Background Diabetes related complications are associated with poorer health and reduced quality of life. In Ireland, the prevalence of complications has been based on administrative and regional data; information on the national prevalence is limited. The aim of this study was to investigate the prevalence of diabetes and its related complications in a nationally representative sample of older adults in Ireland.
Methods Cross-sectional analysis of a population-based sample of adults aged 50 years or over who participated in the first wave of The Irish Longitudinal Study on Ageing, (2009–2011). Data from a computer-assisted personal interview were analysed. Self-report of doctor diagnosed diabetes was used to determine overall prevalence and age of diagnosis to estimate years since diagnosis. Micro vascular complications were defined as a self-reported doctor-diagnosis of leg ulcer, proteinuria, neuropathy, retinopathy or kidney damage. Macro vascular complications were defined as previous myocardial infarction, congestive cardiac failure, cerebrovascular accident or transient ischaemic attack. Analysis was carried out in Stata 12 using the survey function; weights were based on 2011 census figures. The chi-squared test assessed gender-specific differences in prevalence. Multivariate logistic regression was used to develop an explanatory model for the presence of either micro or macro vascular complications. The level of statistical significance was 0.05.

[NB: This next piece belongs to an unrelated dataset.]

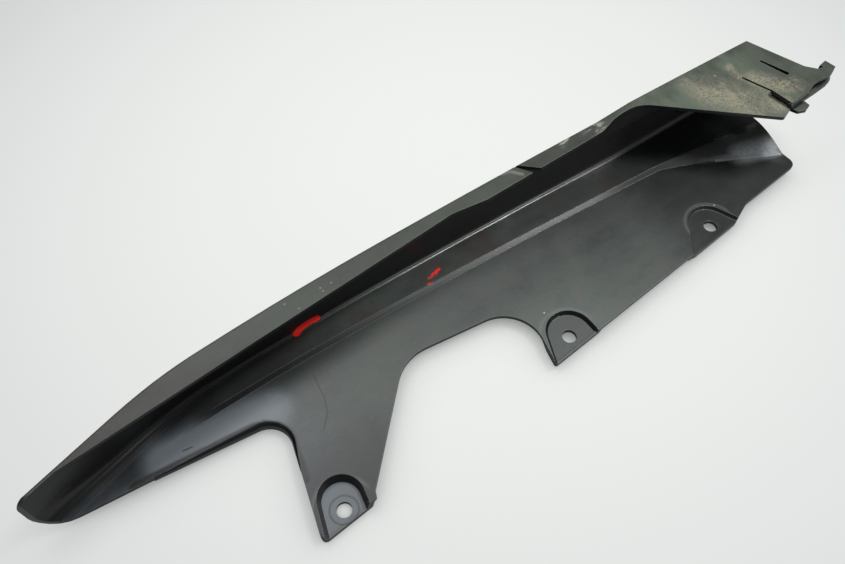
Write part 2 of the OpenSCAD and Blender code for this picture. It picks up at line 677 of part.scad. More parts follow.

Results Data from 8175 participants were available for analysis. 634 individuals self-reported a diagnosis of diabetes. The overall weighted prevalence of doctor diagnosed type 2 diabetes was 8.0% (95% CI: 7.4%–8.6%) and was higher among men (9.6% males [8.6%–10.6%] versus 6.5% females [5.9%–7.5%]; p ≤ 0.001). The median duration since diagnosis was 5 years (IQR 3–10 years). Nearly one third were diagnosed between the ages of 50–59 years (32.2% [28.1%–36.2%]). Among participants with type 2 diabetes, the overall prevalence of micro vascular complications was 26.1% (22.4%–30.1%) with no evidence of gender-specific differences (p = 0.6). The prevalence for each micro vascular complication was: leg ulcers 4.1% (2.7%–6.2%); proteinuria 6.5% (4.7%–9.0%); neuropathy 14.5% (11.7%–17.9%); retinopathy 8.4% (6.4%–11.1%); kidney damage 5% (3.4%–7.5%). Overall, the prevalence of reported diagnosed macro vascular conditions was 15.2% (12.3%–18.6%) and was higher among men (18.2% males [12.3%–18.6%] vs. 11.1% females [7.5%–16.2%]; p ≤ 0.001).
Conclusion Diabetes is a common condition among older people in Ireland with a high burden of micro and macro vascular complications. Diabetes prevalence is projected to increase; therefore effective prevention strategies are urgently needed to reduce the burden of complications.